--- RECORDED INFORMATION ---
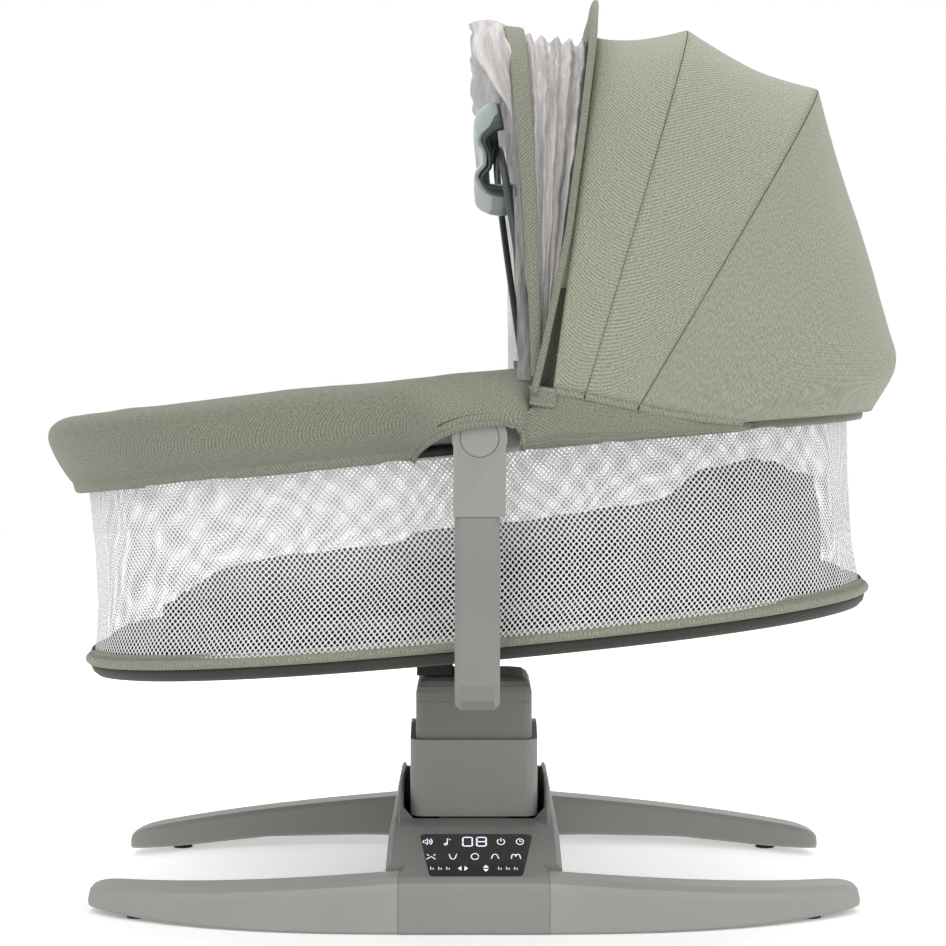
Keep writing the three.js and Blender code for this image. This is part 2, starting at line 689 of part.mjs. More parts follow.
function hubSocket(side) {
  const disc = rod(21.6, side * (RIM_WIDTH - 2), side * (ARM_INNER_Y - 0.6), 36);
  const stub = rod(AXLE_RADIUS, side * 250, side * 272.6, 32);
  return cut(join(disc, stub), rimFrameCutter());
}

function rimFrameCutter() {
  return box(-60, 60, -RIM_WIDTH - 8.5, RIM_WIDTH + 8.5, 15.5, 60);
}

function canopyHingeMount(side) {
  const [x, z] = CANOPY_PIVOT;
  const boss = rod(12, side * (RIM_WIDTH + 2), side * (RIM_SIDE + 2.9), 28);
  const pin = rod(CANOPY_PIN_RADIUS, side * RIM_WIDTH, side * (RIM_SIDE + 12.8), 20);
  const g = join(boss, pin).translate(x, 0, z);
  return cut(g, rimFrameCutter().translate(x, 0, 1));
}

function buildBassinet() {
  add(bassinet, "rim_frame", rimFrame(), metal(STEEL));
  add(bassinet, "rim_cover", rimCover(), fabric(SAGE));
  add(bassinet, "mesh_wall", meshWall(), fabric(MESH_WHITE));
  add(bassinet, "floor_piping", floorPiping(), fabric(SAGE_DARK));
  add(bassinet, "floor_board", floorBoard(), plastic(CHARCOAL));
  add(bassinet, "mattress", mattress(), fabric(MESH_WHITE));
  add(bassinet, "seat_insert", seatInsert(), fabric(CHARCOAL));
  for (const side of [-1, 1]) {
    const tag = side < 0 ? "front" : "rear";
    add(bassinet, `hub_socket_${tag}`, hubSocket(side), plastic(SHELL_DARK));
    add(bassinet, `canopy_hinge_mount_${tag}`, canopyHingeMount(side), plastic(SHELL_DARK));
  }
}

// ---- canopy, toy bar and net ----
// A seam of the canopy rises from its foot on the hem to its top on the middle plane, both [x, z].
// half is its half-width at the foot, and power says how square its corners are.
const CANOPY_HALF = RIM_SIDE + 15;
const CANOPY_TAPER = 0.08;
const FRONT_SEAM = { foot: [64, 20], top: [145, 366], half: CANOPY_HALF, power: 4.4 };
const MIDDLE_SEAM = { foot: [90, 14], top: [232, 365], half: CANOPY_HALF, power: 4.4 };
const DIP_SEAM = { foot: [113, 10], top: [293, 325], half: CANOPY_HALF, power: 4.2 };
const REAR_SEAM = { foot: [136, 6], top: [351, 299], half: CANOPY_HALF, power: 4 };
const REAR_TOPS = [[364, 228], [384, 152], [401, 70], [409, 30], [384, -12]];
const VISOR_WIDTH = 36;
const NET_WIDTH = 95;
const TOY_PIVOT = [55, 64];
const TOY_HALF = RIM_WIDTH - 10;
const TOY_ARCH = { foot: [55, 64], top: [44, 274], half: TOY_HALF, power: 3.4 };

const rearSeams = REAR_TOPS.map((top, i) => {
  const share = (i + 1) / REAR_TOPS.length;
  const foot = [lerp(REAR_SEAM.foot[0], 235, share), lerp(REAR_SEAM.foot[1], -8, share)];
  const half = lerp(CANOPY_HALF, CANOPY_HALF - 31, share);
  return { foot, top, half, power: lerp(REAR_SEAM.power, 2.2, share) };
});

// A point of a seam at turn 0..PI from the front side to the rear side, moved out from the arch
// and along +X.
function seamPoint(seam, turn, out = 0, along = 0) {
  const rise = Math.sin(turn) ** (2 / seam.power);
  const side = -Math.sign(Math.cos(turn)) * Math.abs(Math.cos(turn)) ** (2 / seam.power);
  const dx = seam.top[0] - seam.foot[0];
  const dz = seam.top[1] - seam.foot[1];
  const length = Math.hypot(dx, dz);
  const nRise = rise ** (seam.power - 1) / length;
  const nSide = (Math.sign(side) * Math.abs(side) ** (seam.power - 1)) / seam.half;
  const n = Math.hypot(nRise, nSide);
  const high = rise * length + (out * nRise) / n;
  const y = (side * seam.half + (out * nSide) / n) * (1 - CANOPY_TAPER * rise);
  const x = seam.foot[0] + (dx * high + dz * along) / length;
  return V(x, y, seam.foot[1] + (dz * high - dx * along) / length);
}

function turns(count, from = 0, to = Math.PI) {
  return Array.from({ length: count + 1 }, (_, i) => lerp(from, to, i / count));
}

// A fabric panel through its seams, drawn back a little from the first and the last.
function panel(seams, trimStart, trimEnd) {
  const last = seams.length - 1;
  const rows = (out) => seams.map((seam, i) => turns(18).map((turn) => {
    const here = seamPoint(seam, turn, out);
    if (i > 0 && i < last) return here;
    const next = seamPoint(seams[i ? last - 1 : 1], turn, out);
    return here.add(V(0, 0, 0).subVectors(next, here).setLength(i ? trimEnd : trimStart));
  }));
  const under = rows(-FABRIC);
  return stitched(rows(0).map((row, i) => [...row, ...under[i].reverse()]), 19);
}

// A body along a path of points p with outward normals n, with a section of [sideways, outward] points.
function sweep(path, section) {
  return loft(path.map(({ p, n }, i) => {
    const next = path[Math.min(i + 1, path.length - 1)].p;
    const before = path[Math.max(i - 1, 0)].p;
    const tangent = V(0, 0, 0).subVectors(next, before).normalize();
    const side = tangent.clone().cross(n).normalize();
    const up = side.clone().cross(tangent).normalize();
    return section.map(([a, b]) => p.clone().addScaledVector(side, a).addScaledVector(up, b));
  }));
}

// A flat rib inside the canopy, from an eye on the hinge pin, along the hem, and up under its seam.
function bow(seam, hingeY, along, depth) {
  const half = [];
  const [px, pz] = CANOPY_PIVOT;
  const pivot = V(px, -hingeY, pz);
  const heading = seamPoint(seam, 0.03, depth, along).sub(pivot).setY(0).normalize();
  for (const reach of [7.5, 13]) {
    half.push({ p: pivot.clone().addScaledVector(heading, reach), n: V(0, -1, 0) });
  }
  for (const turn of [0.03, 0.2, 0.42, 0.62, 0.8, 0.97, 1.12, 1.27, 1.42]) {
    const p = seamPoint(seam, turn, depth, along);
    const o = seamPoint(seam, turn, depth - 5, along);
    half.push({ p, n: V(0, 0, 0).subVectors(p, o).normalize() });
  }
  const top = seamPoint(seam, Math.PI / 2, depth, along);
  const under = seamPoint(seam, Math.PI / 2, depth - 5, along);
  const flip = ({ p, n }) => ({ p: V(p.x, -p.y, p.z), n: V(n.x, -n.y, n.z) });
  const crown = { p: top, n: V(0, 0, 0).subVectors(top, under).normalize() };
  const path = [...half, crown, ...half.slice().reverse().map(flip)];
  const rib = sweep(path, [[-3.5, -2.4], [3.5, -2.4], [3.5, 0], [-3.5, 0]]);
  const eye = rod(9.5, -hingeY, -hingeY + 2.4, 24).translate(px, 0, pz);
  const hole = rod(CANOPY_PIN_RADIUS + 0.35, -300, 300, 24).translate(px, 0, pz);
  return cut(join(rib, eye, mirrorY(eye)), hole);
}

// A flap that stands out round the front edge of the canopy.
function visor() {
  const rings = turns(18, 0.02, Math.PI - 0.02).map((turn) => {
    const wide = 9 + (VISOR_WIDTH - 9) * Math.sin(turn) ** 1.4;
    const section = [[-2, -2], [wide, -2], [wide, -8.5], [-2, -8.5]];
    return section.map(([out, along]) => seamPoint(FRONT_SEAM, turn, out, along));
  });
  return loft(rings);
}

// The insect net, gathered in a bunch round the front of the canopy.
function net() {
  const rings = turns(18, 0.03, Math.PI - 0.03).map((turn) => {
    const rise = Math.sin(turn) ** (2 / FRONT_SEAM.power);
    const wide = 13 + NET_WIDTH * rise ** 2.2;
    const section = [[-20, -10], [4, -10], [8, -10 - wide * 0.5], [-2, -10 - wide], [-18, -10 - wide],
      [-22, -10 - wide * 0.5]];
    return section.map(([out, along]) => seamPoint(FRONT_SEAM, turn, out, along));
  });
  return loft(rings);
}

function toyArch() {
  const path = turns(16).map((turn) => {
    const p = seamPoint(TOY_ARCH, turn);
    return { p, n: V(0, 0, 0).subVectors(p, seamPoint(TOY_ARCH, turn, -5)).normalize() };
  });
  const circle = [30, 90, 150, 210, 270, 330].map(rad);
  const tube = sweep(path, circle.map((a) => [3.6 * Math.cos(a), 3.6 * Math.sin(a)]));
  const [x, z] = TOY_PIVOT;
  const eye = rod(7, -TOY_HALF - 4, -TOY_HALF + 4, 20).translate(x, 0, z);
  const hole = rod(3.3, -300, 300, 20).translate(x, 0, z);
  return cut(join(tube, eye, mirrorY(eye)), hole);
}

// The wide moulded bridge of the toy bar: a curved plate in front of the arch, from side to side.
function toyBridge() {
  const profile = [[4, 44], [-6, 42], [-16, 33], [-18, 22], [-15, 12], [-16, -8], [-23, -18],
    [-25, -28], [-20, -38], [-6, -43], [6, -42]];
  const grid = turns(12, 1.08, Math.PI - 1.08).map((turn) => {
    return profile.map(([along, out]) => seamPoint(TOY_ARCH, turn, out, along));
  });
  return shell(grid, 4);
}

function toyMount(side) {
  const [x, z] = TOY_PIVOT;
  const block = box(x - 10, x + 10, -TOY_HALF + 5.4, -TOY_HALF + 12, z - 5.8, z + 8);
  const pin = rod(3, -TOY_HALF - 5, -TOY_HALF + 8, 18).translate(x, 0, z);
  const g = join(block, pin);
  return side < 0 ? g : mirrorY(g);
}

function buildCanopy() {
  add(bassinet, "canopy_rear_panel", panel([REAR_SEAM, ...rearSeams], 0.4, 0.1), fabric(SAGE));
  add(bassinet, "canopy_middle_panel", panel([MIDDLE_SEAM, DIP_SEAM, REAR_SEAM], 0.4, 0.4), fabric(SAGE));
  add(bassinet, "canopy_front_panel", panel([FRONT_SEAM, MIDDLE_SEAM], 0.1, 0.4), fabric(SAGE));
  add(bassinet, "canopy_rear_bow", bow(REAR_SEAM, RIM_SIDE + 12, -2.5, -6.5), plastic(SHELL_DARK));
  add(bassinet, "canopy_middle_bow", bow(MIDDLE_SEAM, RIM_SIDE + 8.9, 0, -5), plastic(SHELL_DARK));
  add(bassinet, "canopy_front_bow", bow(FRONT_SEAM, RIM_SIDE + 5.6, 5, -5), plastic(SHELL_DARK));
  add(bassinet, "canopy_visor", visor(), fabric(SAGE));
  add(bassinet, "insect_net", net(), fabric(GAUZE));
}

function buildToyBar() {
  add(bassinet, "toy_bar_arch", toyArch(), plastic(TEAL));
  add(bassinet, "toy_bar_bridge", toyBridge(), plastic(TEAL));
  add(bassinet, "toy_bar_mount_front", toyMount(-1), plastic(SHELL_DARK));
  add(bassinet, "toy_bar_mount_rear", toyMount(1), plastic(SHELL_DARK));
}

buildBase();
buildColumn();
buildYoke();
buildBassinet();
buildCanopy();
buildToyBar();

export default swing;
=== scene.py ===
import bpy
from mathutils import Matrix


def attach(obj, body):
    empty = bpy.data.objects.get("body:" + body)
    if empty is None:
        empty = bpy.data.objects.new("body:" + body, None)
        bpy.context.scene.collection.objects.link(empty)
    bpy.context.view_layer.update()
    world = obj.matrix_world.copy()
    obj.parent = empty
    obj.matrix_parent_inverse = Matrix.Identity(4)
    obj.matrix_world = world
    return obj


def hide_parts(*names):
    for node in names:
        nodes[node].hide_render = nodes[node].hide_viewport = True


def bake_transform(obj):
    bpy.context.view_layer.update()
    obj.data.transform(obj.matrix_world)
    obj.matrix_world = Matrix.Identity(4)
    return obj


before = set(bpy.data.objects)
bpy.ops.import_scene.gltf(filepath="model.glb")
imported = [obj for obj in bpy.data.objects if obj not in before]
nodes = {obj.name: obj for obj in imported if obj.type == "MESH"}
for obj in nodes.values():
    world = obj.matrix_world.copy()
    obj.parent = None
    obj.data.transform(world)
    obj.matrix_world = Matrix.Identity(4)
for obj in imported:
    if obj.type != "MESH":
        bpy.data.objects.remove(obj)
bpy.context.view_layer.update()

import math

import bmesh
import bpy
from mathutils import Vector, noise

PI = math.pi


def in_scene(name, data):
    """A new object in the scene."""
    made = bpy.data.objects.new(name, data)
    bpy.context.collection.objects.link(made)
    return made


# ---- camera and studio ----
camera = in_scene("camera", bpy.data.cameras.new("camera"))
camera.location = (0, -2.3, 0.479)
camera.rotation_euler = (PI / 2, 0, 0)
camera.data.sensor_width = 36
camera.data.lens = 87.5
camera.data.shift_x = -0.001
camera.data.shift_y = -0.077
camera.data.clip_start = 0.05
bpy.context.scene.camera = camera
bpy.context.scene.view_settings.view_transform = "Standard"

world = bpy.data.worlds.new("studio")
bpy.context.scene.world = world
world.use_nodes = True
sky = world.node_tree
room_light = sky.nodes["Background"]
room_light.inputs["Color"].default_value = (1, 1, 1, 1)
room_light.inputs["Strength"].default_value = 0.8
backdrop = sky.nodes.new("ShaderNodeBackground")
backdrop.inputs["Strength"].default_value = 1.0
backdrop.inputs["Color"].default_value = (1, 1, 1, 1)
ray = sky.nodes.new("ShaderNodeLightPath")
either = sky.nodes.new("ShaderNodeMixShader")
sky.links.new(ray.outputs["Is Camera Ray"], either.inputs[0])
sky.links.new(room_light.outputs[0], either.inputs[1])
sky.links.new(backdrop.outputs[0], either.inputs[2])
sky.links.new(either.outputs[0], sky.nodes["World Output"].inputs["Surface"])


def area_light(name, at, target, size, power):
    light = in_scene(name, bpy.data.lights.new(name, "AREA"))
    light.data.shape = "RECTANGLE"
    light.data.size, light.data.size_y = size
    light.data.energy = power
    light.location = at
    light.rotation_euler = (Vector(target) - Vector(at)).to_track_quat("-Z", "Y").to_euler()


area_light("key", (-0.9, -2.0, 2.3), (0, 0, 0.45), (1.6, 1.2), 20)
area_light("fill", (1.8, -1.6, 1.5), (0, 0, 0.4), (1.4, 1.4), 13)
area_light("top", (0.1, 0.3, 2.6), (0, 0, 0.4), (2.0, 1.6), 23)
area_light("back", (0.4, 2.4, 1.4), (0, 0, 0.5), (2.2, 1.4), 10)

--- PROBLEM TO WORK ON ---
Output, unchanged, the lines from the line with "bpy.data.objects.remove(obj)" through the final line of the material.

--- CORRECT RESULT ---
        bpy.data.objects.remove(obj)
bpy.context.view_layer.update()

import math

import bmesh
import bpy
from mathutils import Vector, noise

PI = math.pi


def in_scene(name, data):
    """A new object in the scene."""
    made = bpy.data.objects.new(name, data)
    bpy.context.collection.objects.link(made)
    return made


# ---- camera and studio ----
camera = in_scene("camera", bpy.data.cameras.new("camera"))
camera.location = (0, -2.3, 0.479)
camera.rotation_euler = (PI / 2, 0, 0)
camera.data.sensor_width = 36
camera.data.lens = 87.5
camera.data.shift_x = -0.001
camera.data.shift_y = -0.077
camera.data.clip_start = 0.05
bpy.context.scene.camera = camera
bpy.context.scene.view_settings.view_transform = "Standard"

world = bpy.data.worlds.new("studio")
bpy.context.scene.world = world
world.use_nodes = True
sky = world.node_tree
room_light = sky.nodes["Background"]
room_light.inputs["Color"].default_value = (1, 1, 1, 1)
room_light.inputs["Strength"].default_value = 0.8
backdrop = sky.nodes.new("ShaderNodeBackground")
backdrop.inputs["Strength"].default_value = 1.0
backdrop.inputs["Color"].default_value = (1, 1, 1, 1)
ray = sky.nodes.new("ShaderNodeLightPath")
either = sky.nodes.new("ShaderNodeMixShader")
sky.links.new(ray.outputs["Is Camera Ray"], either.inputs[0])
sky.links.new(room_light.outputs[0], either.inputs[1])
sky.links.new(backdrop.outputs[0], either.inputs[2])
sky.links.new(either.outputs[0], sky.nodes["World Output"].inputs["Surface"])


def area_light(name, at, target, size, power):
    light = in_scene(name, bpy.data.lights.new(name, "AREA"))
    light.data.shape = "RECTANGLE"
    light.data.size, light.data.size_y = size
    light.data.energy = power
    light.location = at
    light.rotation_euler = (Vector(target) - Vector(at)).to_track_quat("-Z", "Y").to_euler()


area_light("key", (-0.9, -2.0, 2.3), (0, 0, 0.45), (1.6, 1.2), 20)
area_light("fill", (1.8, -1.6, 1.5), (0, 0, 0.4), (1.4, 1.4), 13)
area_light("top", (0.1, 0.3, 2.6), (0, 0, 0.4), (2.0, 1.6), 23)
area_light("back", (0.4, 2.4, 1.4), (0, 0, 0.5), (2.2, 1.4), 10)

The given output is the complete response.